==== Information provided ====

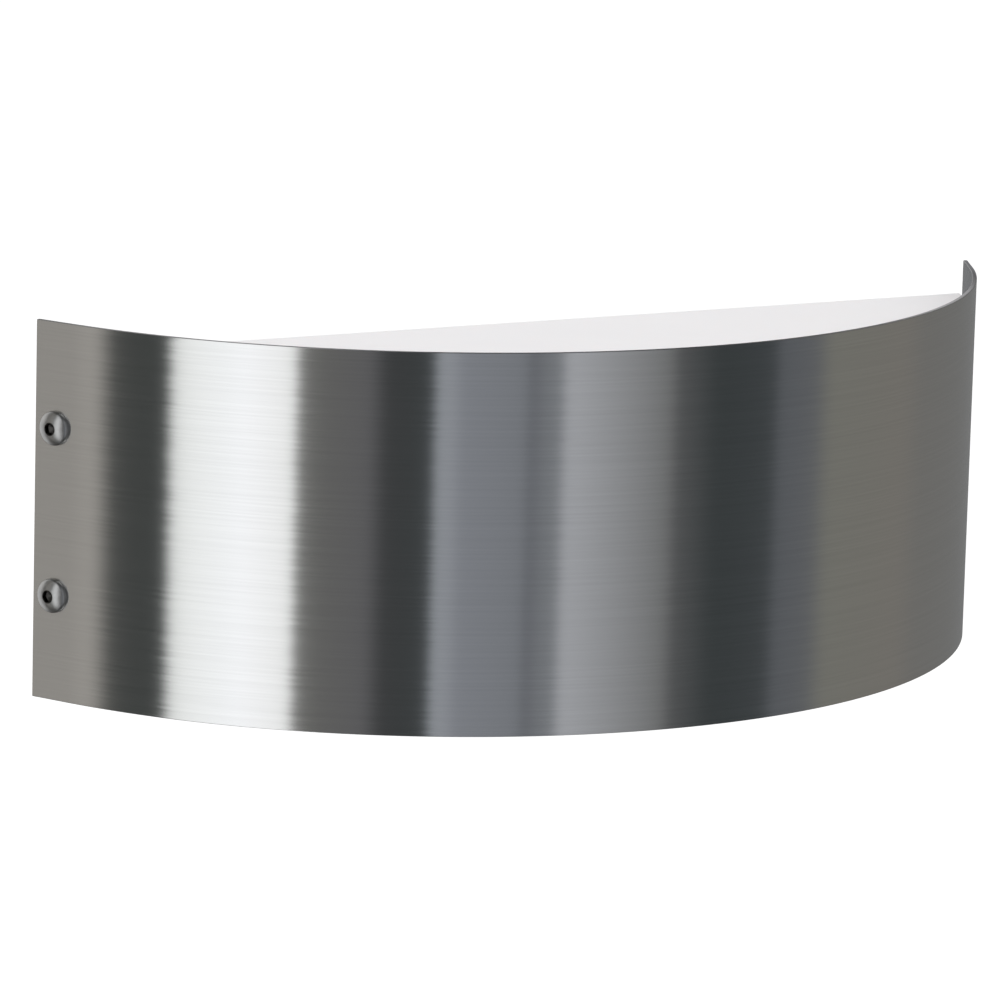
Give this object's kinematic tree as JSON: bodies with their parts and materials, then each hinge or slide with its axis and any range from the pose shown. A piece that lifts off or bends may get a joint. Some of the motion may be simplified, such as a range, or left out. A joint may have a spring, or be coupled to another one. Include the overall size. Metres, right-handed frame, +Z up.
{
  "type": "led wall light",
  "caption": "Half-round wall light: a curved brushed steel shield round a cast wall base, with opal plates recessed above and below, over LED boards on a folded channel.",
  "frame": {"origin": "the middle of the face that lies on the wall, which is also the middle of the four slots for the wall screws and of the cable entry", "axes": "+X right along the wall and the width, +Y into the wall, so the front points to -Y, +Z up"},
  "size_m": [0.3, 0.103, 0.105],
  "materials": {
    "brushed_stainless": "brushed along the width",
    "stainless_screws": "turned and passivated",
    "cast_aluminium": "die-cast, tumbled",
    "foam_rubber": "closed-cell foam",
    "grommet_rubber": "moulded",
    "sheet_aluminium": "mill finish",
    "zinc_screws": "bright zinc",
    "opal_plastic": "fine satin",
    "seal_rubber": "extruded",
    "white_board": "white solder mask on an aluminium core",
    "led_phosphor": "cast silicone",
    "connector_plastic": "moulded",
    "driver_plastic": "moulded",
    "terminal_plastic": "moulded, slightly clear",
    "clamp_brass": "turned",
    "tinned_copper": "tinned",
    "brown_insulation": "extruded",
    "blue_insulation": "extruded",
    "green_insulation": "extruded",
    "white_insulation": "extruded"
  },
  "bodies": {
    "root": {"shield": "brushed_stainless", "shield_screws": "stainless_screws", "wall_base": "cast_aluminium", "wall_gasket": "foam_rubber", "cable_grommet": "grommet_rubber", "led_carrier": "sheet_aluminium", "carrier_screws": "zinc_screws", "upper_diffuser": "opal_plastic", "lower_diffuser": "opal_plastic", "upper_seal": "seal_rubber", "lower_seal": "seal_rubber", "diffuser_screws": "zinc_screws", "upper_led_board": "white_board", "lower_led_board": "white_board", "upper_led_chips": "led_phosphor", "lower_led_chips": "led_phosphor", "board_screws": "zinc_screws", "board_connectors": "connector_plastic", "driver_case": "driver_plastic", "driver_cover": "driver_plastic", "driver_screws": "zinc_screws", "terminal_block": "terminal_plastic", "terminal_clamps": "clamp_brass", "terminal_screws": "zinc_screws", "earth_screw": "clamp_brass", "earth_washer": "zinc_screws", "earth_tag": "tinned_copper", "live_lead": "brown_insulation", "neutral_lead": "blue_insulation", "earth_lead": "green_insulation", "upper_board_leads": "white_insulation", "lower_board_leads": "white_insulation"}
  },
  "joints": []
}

====

• Task prompt: Reproduce every line of the material above exactly.

• Response for this exercise:
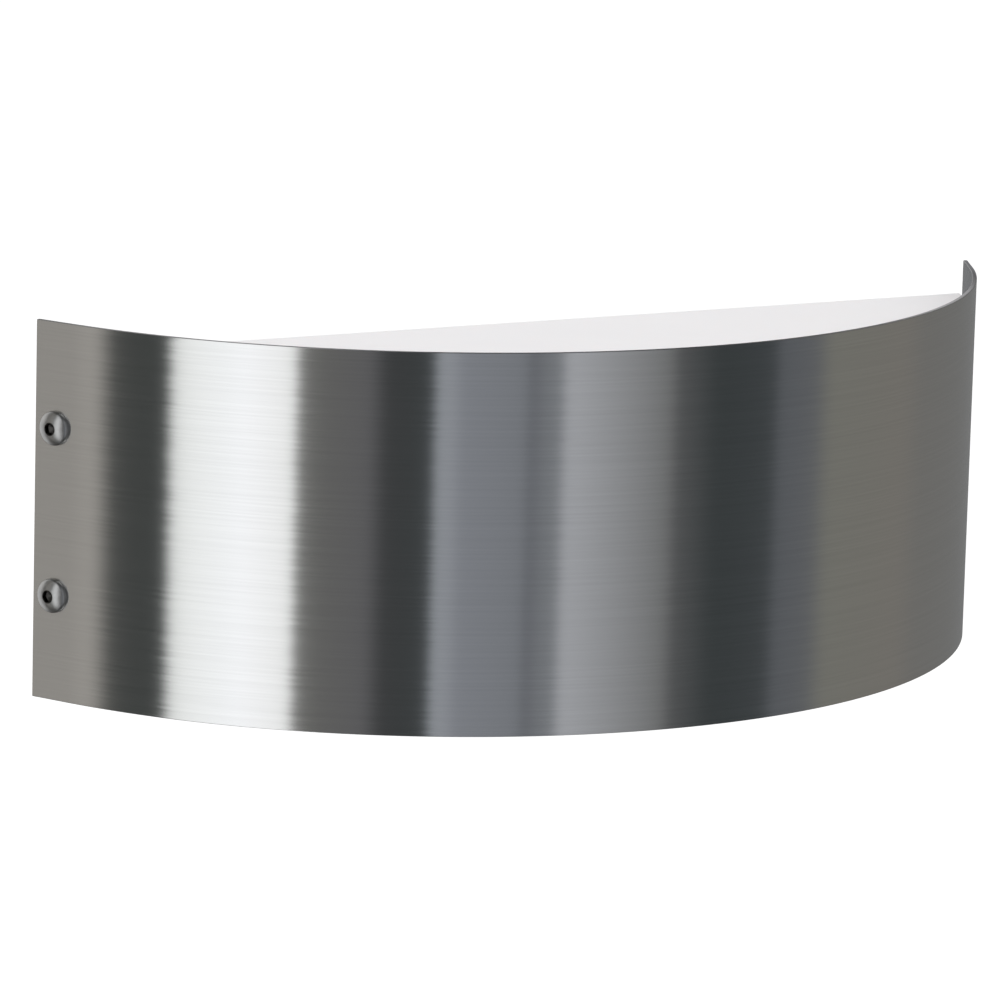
Give this object's kinematic tree as JSON: bodies with their parts and materials, then each hinge or slide with its axis and any range from the pose shown. A piece that lifts off or bends may get a joint. Some of the motion may be simplified, such as a range, or left out. A joint may have a spring, or be coupled to another one. Include the overall size. Metres, right-handed frame, +Z up.
{
  "type": "led wall light",
  "caption": "Half-round wall light: a curved brushed steel shield round a cast wall base, with opal plates recessed above and below, over LED boards on a folded channel.",
  "frame": {"origin": "the middle of the face that lies on the wall, which is also the middle of the four slots for the wall screws and of the cable entry", "axes": "+X right along the wall and the width, +Y into the wall, so the front points to -Y, +Z up"},
  "size_m": [0.3, 0.103, 0.105],
  "materials": {
    "brushed_stainless": "brushed along the width",
    "stainless_screws": "turned and passivated",
    "cast_aluminium": "die-cast, tumbled",
    "foam_rubber": "closed-cell foam",
    "grommet_rubber": "moulded",
    "sheet_aluminium": "mill finish",
    "zinc_screws": "bright zinc",
    "opal_plastic": "fine satin",
    "seal_rubber": "extruded",
    "white_board": "white solder mask on an aluminium core",
    "led_phosphor": "cast silicone",
    "connector_plastic": "moulded",
    "driver_plastic": "moulded",
    "terminal_plastic": "moulded, slightly clear",
    "clamp_brass": "turned",
    "tinned_copper": "tinned",
    "brown_insulation": "extruded",
    "blue_insulation": "extruded",
    "green_insulation": "extruded",
    "white_insulation": "extruded"
  },
  "bodies": {
    "root": {"shield": "brushed_stainless", "shield_screws": "stainless_screws", "wall_base": "cast_aluminium", "wall_gasket": "foam_rubber", "cable_grommet": "grommet_rubber", "led_carrier": "sheet_aluminium", "carrier_screws": "zinc_screws", "upper_diffuser": "opal_plastic", "lower_diffuser": "opal_plastic", "upper_seal": "seal_rubber", "lower_seal": "seal_rubber", "diffuser_screws": "zinc_screws", "upper_led_board": "white_board", "lower_led_board": "white_board", "upper_led_chips": "led_phosphor", "lower_led_chips": "led_phosphor", "board_screws": "zinc_screws", "board_connectors": "connector_plastic", "driver_case": "driver_plastic", "driver_cover": "driver_plastic", "driver_screws": "zinc_screws", "terminal_block": "terminal_plastic", "terminal_clamps": "clamp_brass", "terminal_screws": "zinc_screws", "earth_screw": "clamp_brass", "earth_washer": "zinc_screws", "earth_tag": "tinned_copper", "live_lead": "brown_insulation", "neutral_lead": "blue_insulation", "earth_lead": "green_insulation", "upper_board_leads": "white_insulation", "lower_board_leads": "white_insulation"}
  },
  "joints": []
}